Twinchester is an off-the-peg town created for administrative purposes by an accountancy firm in Kent. Many people are critical of the standard town twinning system but become absolutely ballistic when their councils become involved in such purely administrative twinning ventures, because they fear the system is so open to abuse.
Several council members from Glastonbury town council A enjoyed the benefits of the Twinchester twinning arrangement at a trade relations building cocktail party today. Reports, as yet unconfirmed, indicate that the entire council stock of Grenadine has been consumed.

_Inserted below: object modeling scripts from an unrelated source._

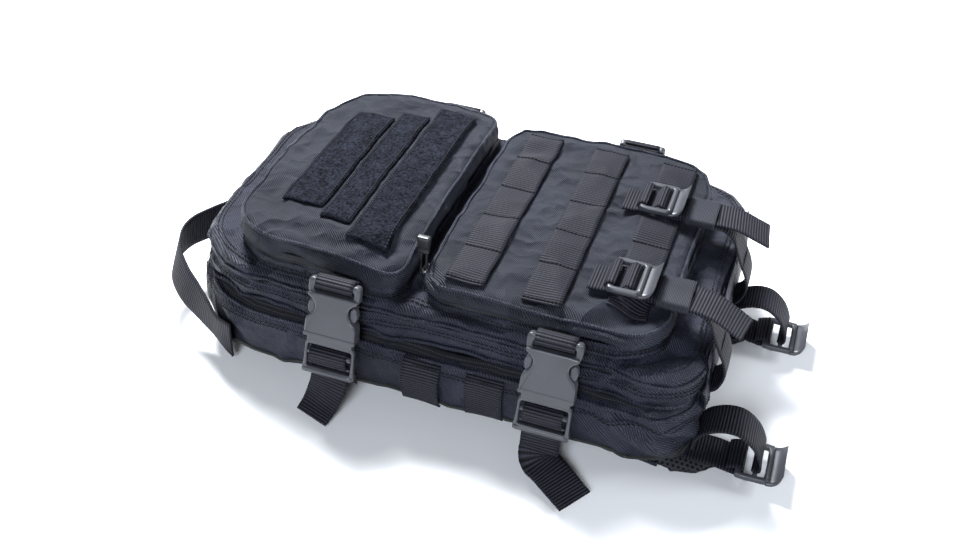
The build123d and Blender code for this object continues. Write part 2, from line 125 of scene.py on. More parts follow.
# %% Shader helpers
class Value:
    """A socket with arithmetic: every operator adds one Math node."""

    def __init__(self, tree, socket):
        self.tree = tree
        self.socket = socket

    def math(self, operation, other=None, first=None):
        node = self.tree.nodes.new("ShaderNodeMath")
        node.operation = operation
        operands = (self, other) if first is None else (first, self)
        for index, operand in enumerate(operands):
            if isinstance(operand, Value):
                self.tree.links.new(operand.socket, node.inputs[index])
            elif operand is not None:
                node.inputs[index].default_value = operand
        return Value(self.tree, node.outputs[0])

    def __add__(self, other): return self.math("ADD", other)
    def __radd__(self, other): return self.math("ADD", other)
    def __sub__(self, other): return self.math("SUBTRACT", other)
    def __rsub__(self, other): return self.math("SUBTRACT", first=other)
    def __mul__(self, other): return self.math("MULTIPLY", other)
    def __rmul__(self, other): return self.math("MULTIPLY", other)
    def __truediv__(self, other): return self.math("DIVIDE", other)
    def __pow__(self, other): return self.math("POWER", other)

    def sin(self): return self.math("SINE")
    def abs(self): return self.math("ABSOLUTE")
    def fract(self): return self.math("FRACT")
    def floor(self): return self.math("FLOOR")
    def over(self, limit): return self.math("GREATER_THAN", limit)
    def positive(self): return self.math("MAXIMUM", 0.0)


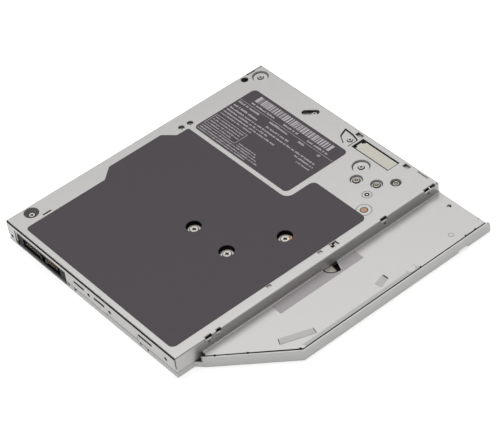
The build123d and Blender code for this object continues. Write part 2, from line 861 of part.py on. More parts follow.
with BuildPart() as spindle_shaft:
    disc(spindle, shaft_r, hub_tip + shaft_cap, tray_top - running * 2)
finish(spindle_shaft.part, "spindle_shaft")

with BuildPart() as turntable_pad:
    disc(spindle, rotor_r, pad_face, rotor_low)
    drill(spindle, pad_in, pad_face, rotor_low)
finish(turntable_pad.part, "turntable_pad")

with BuildPart() as spindle_hub:
    disc(spindle, hub_r, hub_tip, rotor_low)
    chamfer(spindle_hub.faces().sort_by(Axis.Z)[0].edges(), hub_r - hub_nose_r)
    drill(spindle, shaft_r, hub_tip + shaft_cap, rotor_low)
    with Locations((*at(*spindle), (hub_tip + rotor_low) / 2)):
        with PolarLocations(hub_r, claws):
            Box(claw_slot, claw_wide + 2 * running, rotor_low - hub_tip, mode=Mode.SUBTRACT)
finish(spindle_hub.part, "spindle_hub")

with BuildPart() as hub_claws:
    with Locations((*at(*spindle), rotor_low)):
        with PolarLocations(hub_r + claw_reach - claw_thick / 2, claws):
            Box(
                claw_thick,
                claw_wide,
                rotor_low - hub_tip - claw_reach * 2,
                align=(Align.CENTER, Align.CENTER, Align.MAX),
            )
finish(hub_claws.part, "hub_claws")


# Lead screw, driven by the sled motor: its core here, its thread of 3 mm lead in scene.py
screw_core_r = 0.9
screw_thread_r = 1.25
screw_u = (cross_rail[1] + 0.5, frame_end - 9.0)

with BuildPart() as lead_screw:
    rod((sled_motor_u[0] + journal_in + journal_gap, journal_end), screw_v, axis_z, journal_r)
    rod(screw_u, screw_v, axis_z, screw_core_r)
finish(lead_screw.part, "lead_screw")


# Pickup: the optical body that slides on the two rods
pickup_u = (14.2, 27.7)
pickup_v = (-14.2, 15.6)
pickup_z = (5.5, 8.1)
pickup_corner = 3.2
lens_u = 24.2
lens_r = 2.0
fork_v = 18.3
fork_u = (18.0, 24.0)
fork_thick = 0.8
holder_half = (2.6, 3.9)
holder_z = (5.25, 6.9)
holder_gap = 0.4
pickup_lid = 0.2
nut_u = (17.5, 23.0)
nut_reach = 0.1
nut_tooth = 0.5
nut_half = 0.8
lens_edge = 0.5
lens_bulge = 0.4
lens_ball = (lens_r**2 + lens_bulge**2) / (2 * lens_bulge)

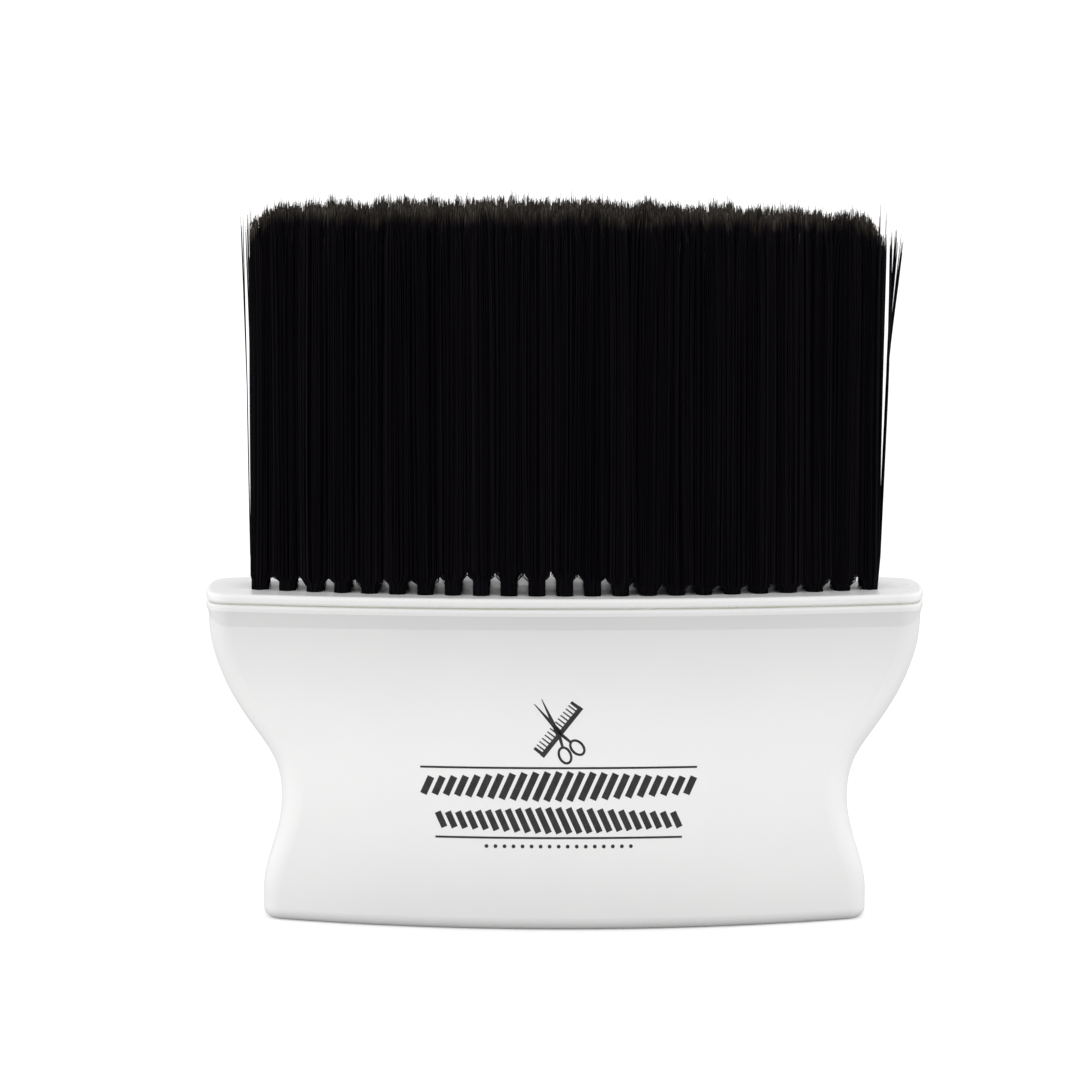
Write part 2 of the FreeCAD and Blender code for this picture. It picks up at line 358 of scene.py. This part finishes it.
def tuft_paths(rng, x, y, spacing, outer_x, outer_y):
    """The paths of one tuft's filaments, as (filaments, points, 3), then tint, tip, gloss and rise.

    outer_x and outer_y are -1 or 1 where that side of the tuft is on the outside of the brush, else 0.
    """
    count = FILAMENTS
    radius = (HOLE_RADIUS - FILAMENT_RADIUS) * np.sqrt(rng.uniform(0.0, 1.0, count))
    angle = rng.uniform(0.0, 2.0 * math.pi, count)
    root_x = radius * np.cos(angle)
    root_y = radius * np.sin(angle)
    square_x, square_y = disc_to_square(root_x / HOLE_RADIUS, root_y / HOLE_RADIUS)
    reach_x = np.where(square_x * outer_x > 0.0, OUTER_REACH, ROW_PITCH / 2 + OVERLAP_X)
    reach_y = np.where(square_y * outer_y > 0.0, OUTER_REACH, spacing / 2 + OVERLAP_Y)
    cell_x = square_x * reach_x + rng.normal(0.0, SCATTER, count)
    cell_y = square_y * reach_y + rng.normal(0.0, SCATTER, count)

    # Bunches that the tips gather into
    bunch_x = rng.uniform(-ROW_PITCH / 2, ROW_PITCH / 2, BUNCHES)
    bunch_y = rng.uniform(-spacing / 2, spacing / 2, BUNCHES)
    distance = np.hypot(cell_x[:, None] - bunch_x, cell_y[:, None] - bunch_y)
    nearest = distance.argmin(axis=1)
    gather_x = bunch_x[nearest] - cell_x
    gather_y = bunch_y[nearest] - cell_y
    bunch_length = rng.normal(0.0, BUNCH_UNEVENNESS, BUNCHES)[nearest]

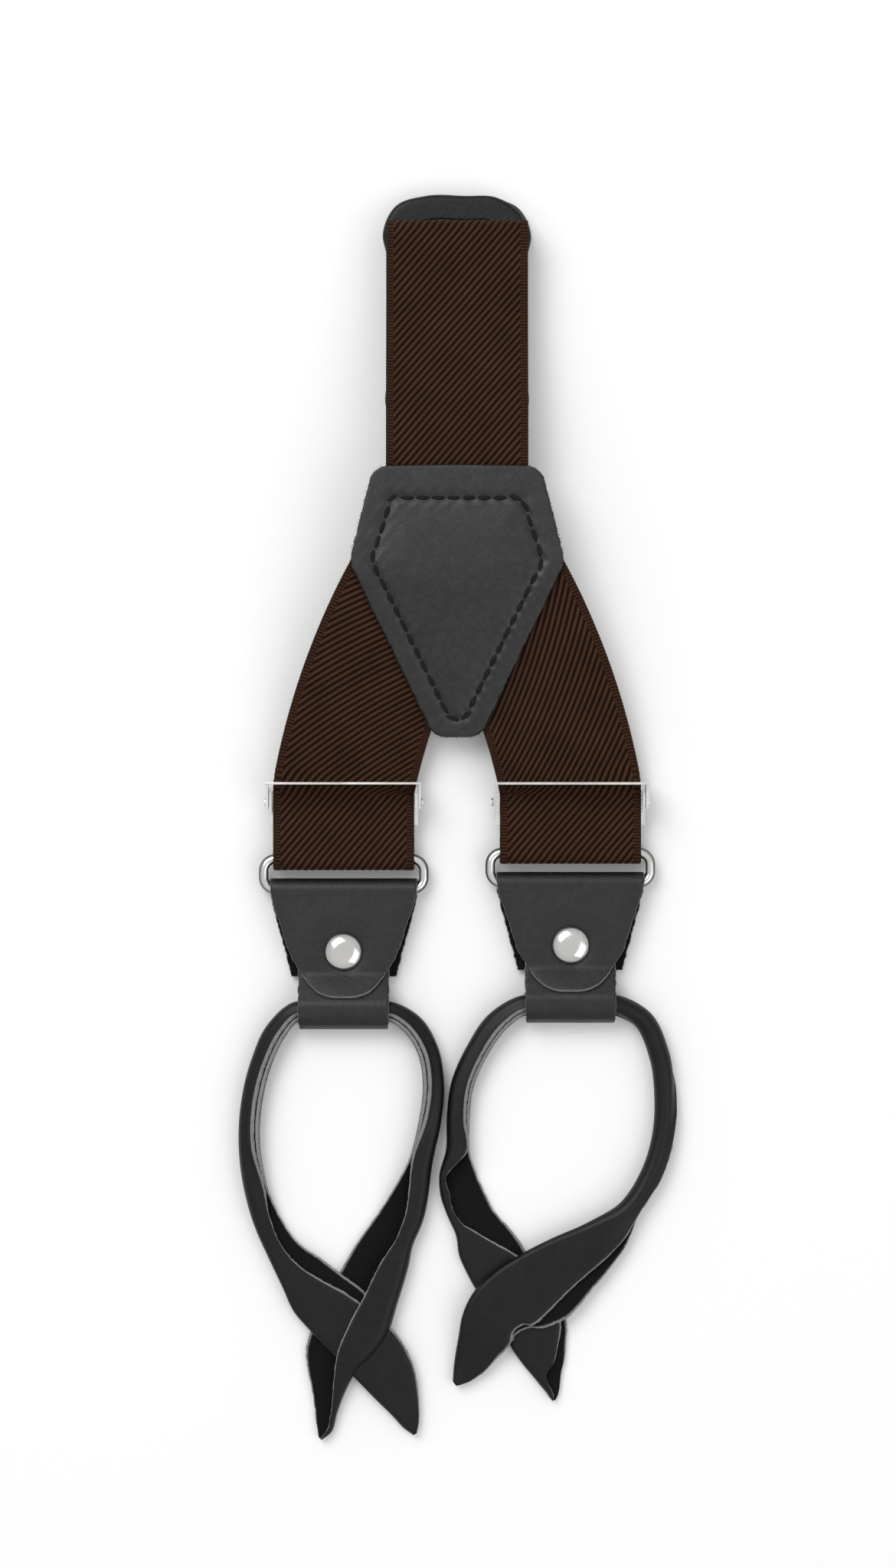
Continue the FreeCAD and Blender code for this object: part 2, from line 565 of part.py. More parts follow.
def rivet_cap(end):
    """A domed cap on a stem that goes through the flap, the strip and the tail."""
    seat = "(Sizes.stack_height + Sizes.wire_size / 2 + Sizes.wrap_gap + Sizes.leather_thick + Sizes.ply_gap)"
    ball = "((Sizes.cap_size * Sizes.cap_size / 4 + Sizes.cap_rise * Sizes.cap_rise) / (2 * Sizes.cap_rise))"
    at_y = "-Sizes.rivet_reach"
    sphere = primitive("Part::Sphere", f"{end}_cap_ball", {"Radius": ball},
                       ("0", at_y, f"{seat} + Sizes.cap_rise - {ball}"))
    edge = primitive("Part::Cylinder", f"{end}_cap_edge",
                     {"Radius": "Sizes.cap_size / 2", "Height": "Sizes.cap_rise * 2"}, ("0", at_y, seat))
    dome = doc.addObject("Part::MultiCommon", f"{end}_cap_dome")
    dome.Shapes = [sphere, edge]
    foot = "(Sizes.stack_height - Sizes.wire_size / 2 - Sizes.wrap_gap - Sizes.leather_thick)"
    stem = primitive("Part::Cylinder", f"{end}_rivet_stem",
                     {"Radius": "Sizes.stem_size / 2", "Height": f"{seat} - {foot} + Sizes.cap_rise / 4"},
                     ("0", at_y, foot))
    return fused(f"{end}_cap_and_stem", [dome, stem])


def rivet_back(end):
    """The flat disc that closes the rivet behind, whose face is what the leather end lies on."""
    foot = ("(Sizes.stack_height - Sizes.wire_size / 2 - Sizes.wrap_gap - Sizes.leather_thick"
            " - Sizes.ply_gap - Sizes.washer_thick)")
    disc = primitive("Part::Cylinder", f"{end}_disc",
                     {"Radius": "Sizes.washer_size / 2", "Height": "Sizes.washer_thick"},
                     ("0", "-Sizes.rivet_reach", foot))
    washer = doc.addObject("Part::Compound", f"{end}_washer")
    washer.Links = [disc]
    return washer


ends = {
    "left": (-size("end_offset"), size("left_end_at"), 0, 0.0, LEFT_UNDER, LEFT_OVER),
    "right": (size("end_offset"), size("right_end_at"), 0, 0.0, RIGHT_UNDER, RIGHT_OVER),
    "back": (0.0, size("back_end_at"), 180, math.degrees(back_bar_lean), BACK_UNDER, BACK_OVER),
}
for end, (x, y, turned, lean, under, over) in ends.items():
    place = FreeCAD.Placement(Vector(x, y, 0), Rotation(Vector(0, 0, 1), turned))
    wire = keep(f"{end}_ring", ring(end))
    leaning = FreeCAD.Placement(Vector(0, 0, stack), Rotation(Vector(1, 0, 0), lean))
    wire.Placement = place.multiply(leaning)
    feature(f"{end}_chape", chape_shape(), place)
    feature(f"{end}_loop_strip", strip_shape(), place)
    feature(f"{end}_button_loop", loop_shape(under, over), place)
    keep(f"{end}_rivet_cap", rivet_cap(end)).Placement = place
    keep(f"{end}_rivet_back", rivet_back(end)).Placement = place

# ---------------------------------------------------------------- adjusters
WALL = "(Sizes.strap_width / 2 + Sizes.frame_gap)"          # inside of a side wall, from the middle
WALL_OUT = f"({WALL} + Sizes.frame_thick)"
EAR = f"({WALL_OUT} + Sizes.ear_gap)"
EAR_OUT = f"({EAR} + Sizes.plate_thick)"
BED = "Sizes.bed_height"
PLATE_FROM = "(Sizes.pivot_at + Sizes.lever_offset)"
TOOTH_COUNT = 11


def box(name, low, high):
    """A block between two corners, each corner three rules."""
    sizes = {p: f"({b}) - ({a})" for p, a, b in zip(("Length", "Width", "Height"), low, high)}
    return primitive("Part::Box", name, sizes, low)


def pin_hole(name, middle, radius):
    """A cylinder along X through both sides of the adjuster, at its pivot."""
    return primitive("Part::Cylinder", name, {"Radius": radius, "Height": "Sizes.strap_width * 2"},
                     (f"{middle} - Sizes.strap_width", "Sizes.pivot_at", "Sizes.pivot_height"), ALONG_X)


def either_side(middle, way, near, far):
    """The two X rules of a piece between two distances from the middle, on one side of it."""
    if way < 0:
        return f"{middle} - {far}", f"{middle} - {near}"
    return f"{middle} + {near}", f"{middle} + {far}"


def pivot_rod(name, span, radius):
    """A rod or head on the pivot's axis, between two X rules."""
    return primitive("Part::Cylinder", name, {"Radius": radius, "Height": f"({span[1]}) - ({span[0]})"},
                     (span[0], "Sizes.pivot_at", "Sizes.pivot_height"), ALONG_X)


HOLE = "Sizes.pivot_size / 2 + Sizes.pivot_gap"
for end, way in (("left", "-1"), ("right", "1")):
    mid_x = f"{way} * Sizes.end_offset"
    plate = box(f"{end}_back_plate", (f"{mid_x} - {WALL_OUT}", "Sizes.bed_from", BED),
                (f"{mid_x} + {WALL_OUT}", "Sizes.bed_to", f"{BED} + Sizes.frame_thick"))
    window = box(f"{end}_window", (f"{mid_x} - {WALL} + Sizes.window_rim", "Sizes.window_from", "0"),
                 (f"{mid_x} + {WALL} - Sizes.window_rim", "Sizes.window_to", "Sizes.lever_top"))
    walls, ears, pins = [], [], []
    for side, to in (("inner", -1), ("outer", 1)):
        x0, x1 = either_side(mid_x, to, WALL, WALL_OUT)
        walls.append(box(f"{end}_{side}_wall", (x0, "Sizes.pivot_at - Sizes.wall_reach", BED),
                         (x1, "Sizes.pivot_at + Sizes.wall_reach", "Sizes.pivot_height + Sizes.wall_rise")))
        x0, x1 = either_side(mid_x, to, EAR, EAR_OUT)
        ears.append(box(f"{end}_{side}_ear",
                        (x0, "Sizes.pivot_at - Sizes.ear_reach", "Sizes.pivot_height - Sizes.ear_reach"),
                        (x1, f"{PLATE_FROM} + Sizes.plate_thick", "Sizes.lever_foot + Sizes.ear_rise")))
        rod = either_side(mid_x, to, f"({WALL} + Sizes.pin_inset)", f"({EAR_OUT} + Sizes.pin_proud)")
        pins.append(pivot_rod(f"{end}_{side}_pivot", rod, "Sizes.pivot_size / 2"))
        head = either_side(mid_x, to, f"({EAR_OUT} + Sizes.head_gap)",
                           f"({EAR_OUT} + Sizes.head_gap + Sizes.head_thick)")
        pins.append(pivot_rod(f"{end}_{side}_pivot_head", head, "Sizes.pivot_size / 2 + Sizes.head_lip"))
    body = fused(f"{end}_frame_body", [cut(f"{end}_windowed", plate, window)] + walls)
    keep(f"{end}_adjuster_frame", cut(f"{end}_frame", body, pin_hole(f"{end}_frame_bore", mid_x, HOLE)))
    upright = box(f"{end}_cover_plate", (f"{mid_x} - {EAR_OUT}", PLATE_FROM, "Sizes.lever_foot"),
                  (f"{mid_x} + {EAR_OUT}", f"{PLATE_FROM} + Sizes.plate_thick", "Sizes.lever_top"))
    teeth = []
    for k in range(TOOTH_COUNT):
        at = f"{mid_x} + {k - (TOOTH_COUNT - 1) // 2} * Sizes.tooth_pitch"
        low = (f"{at} - Sizes.tooth_width / 2", PLATE_FROM, "Sizes.lever_foot - Sizes.tooth_reach")
        high = (f"{at} + Sizes.tooth_width / 2", f"{PLATE_FROM} + Sizes.plate_thick", "Sizes.lever_foot")
        teeth.append(box(f"{end}_tooth_{k + 1}", low, high))
    lever = fused(f"{end}_lever_body", [upright] + ears + teeth)
    keep(f"{end}_adjuster_lever", cut(f"{end}_lever", lever, pin_hole(f"{end}_lever_bore", mid_x, HOLE)))
    keep(f"{end}_adjuster_pins", fused(f"{end}_pivots", pins))

# ---------------------------------------------------------------- check and write
doc.recompute()
for thing in doc.Objects:
    if "Invalid" in thing.State or "Error" in thing.State:
        raise RuntimeError(f"{thing.Name} did not build: {thing.State}")
whole = FreeCAD.BoundBox()
for node, thing in nodes.items():
    if thing.Shape.isNull() or not thing.Shape.isValid():
        raise RuntimeError(f"{node} has no valid shape")
    thing.Shape.exportStep(f"parts/{node}.step")
    whole.add(thing.Shape.BoundBox)
    print(f"{node}: {len(thing.Shape.Solids)} solid(s), {thing.Shape.Volume:.0f} mm3")
print(f"{len(nodes)} nodes, box {whole}")
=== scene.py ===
# %% [markdown]
# # Y-back button suspenders
#
# One pair of gentlemen's suspenders, laid flat on its back: a leather yoke, two front straps that each run
# through a nickel adjuster to a ring, and a back strap folded under at the top. Three leather ends carry
# rolled button loops. The engineering model is loaded first and never moved. Each step then makes one kind
# of piece in its place, with the detail that a maker of braces would look for: twill, grain, cut edges.

# %% Load the engineering model
import math

import bmesh
import bpy
import numpy as np
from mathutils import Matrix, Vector


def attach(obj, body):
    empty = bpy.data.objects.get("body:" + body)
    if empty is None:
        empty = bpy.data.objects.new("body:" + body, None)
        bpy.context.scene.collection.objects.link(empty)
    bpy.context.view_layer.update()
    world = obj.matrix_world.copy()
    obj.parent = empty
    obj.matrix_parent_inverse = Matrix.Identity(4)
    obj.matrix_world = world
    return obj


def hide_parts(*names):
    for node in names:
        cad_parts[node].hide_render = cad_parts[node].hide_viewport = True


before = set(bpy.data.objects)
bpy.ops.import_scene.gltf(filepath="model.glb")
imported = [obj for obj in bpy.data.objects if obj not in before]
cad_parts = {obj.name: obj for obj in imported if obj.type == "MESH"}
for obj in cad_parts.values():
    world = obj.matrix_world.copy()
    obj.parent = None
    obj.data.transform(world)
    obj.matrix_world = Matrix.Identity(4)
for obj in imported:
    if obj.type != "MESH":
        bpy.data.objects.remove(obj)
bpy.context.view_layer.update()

MM = 0.001

# %% [markdown]
# ## Camera, floor and light
#
# Suspenders are looked at from straight above, like a garment laid on a table. A long lens keeps the straps
# parallel. The light is a large soft window above the top left, with a pale room round it, because black
# leather and polished nickel show only what they reflect.

# %% Camera
def placed(name, data):
    """A new object in the scene."""
    made = bpy.data.objects.new(name, data)
    bpy.context.scene.collection.objects.link(made)
    return made


LENS, SENSOR = 85.0, 36.0
VIEW_HEIGHT = 389.5                     # of the table that the picture takes in, in millimetres
VIEW_MIDDLE = (-2.25, 8.75)
STRAP_LEVEL = 6.0
camera_data = bpy.data.cameras.new("camera")
camera_data.lens, camera_data.sensor_width = LENS, SENSOR
camera = placed("camera", camera_data)
camera_height = VIEW_HEIGHT * LENS / SENSOR + STRAP_LEVEL
camera.location = (VIEW_MIDDLE[0] * MM, VIEW_MIDDLE[1] * MM, camera_height * MM)
bpy.context.scene.camera = camera
bpy.context.scene.view_settings.view_transform = "Standard"
print(f"camera {camera_height:.0f} mm above the table")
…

Glastonbury Signwriters Guild spokesman Master Craftsman Cyrus Chuldfield was quick to comment; “Members of the signwriters guild have so far repainted half of the signs around the town with the words Glastonbury twinned with Glastonbury. Now, just days later we have to repaint them again saying Glastonbury twinned with Glastonbury and partially twinned with Twinchester for administrative purposes. I shouldn’t be complaining because it keeps our guild members employed, but we are starting to worry that visitors to the town are going to be confused by the small typeface.”
The sudden appearance of Keep Off The Grass signs all over Glastonbury Tor has caused an outcry. But some people are not just complaining about the reduction in picnic space – a pressure group from the Glastonbury Signwriters Guild has also been fighting their cause.
Spokesman Master Craftsman Cyrus Chuldfield announced today; “our complaint isn’t so much about having to keep off the grass. Members of the guild are working round the clock at the moment repainting the town’s signs to read Glastonbury twinned with Glastonbury so we’re not getting out much. The problem we have is that these new signs were made by the National Trust outside of Glastonbury. For hundreds of years the local bylaws have said you need a signwriting license to make and sell signs in Glastonbury. Signwriting license application forms are available at the reception desk at Glastonbury town council B”.
But Uther Henge, the chief mystical consultant for the National Trust stationed permanently at their gift shop at Glastonbury Tor was keen to defend the Trust; “This was just the standard shipment of a thousand hand-painted signs that every National Trust property receives each year from head office. Over the weekend we managed to put up all five hundred Keep Off The Grass signs, but we still have to put up three hundred Private – Keep Out signs, and fifty Form An Orderly Queue signs. The Glastonbury Signwriters Guild need to realise that if we sourced all of our signs locally we would have to charge over £100 per person for admission to the Tor. We still get guild members to paint many of our signs, so I think it’s a bit rich them complaining. For example, last week we ordered a hundred locally hand painted signs saying Wipe Your Feet You Urchin“.
Following the discovery of a loophole in the European twin town system, the Lord Mayor of Glastonbury The Rt Hon Lawrence McKnight announced today that plans to twin Glastonbury with Langenlonsheim in Germany have been scrapped, and instead the town will twin with itself.
At a press conference this morning on the edge of the A39 into Glastonbury the Lord Mayor unveiled the new sign that now says Glastonbury twinned with Glastonbury, much to the delight of the Glastonbury Signwriters Guild whose members have been tasked with repainting all of the signs around the town.
The Lord Mayor was keen to draw attention to the huge savings the council will make over the next few years; “The cost of flying the whole town council for pleasure trips at public expense to Germany every three months was going to be crippling. We will still be making visits to our sister town but we have achieved this in a very creative way, by dividing the town council in two and then inviting each other over for cheese and wine parties, where we strengthen trade and community links.”
In other news, the Somerset Cheese Federation announced the biggest order in their history from Glastonbury town council B today, for £1m of ready-cut cheese cubes, and Glastonbury Toothpick and Pineapple Chunks PLC saw a 30% boost in share value as trading started on the London Stock Exchange.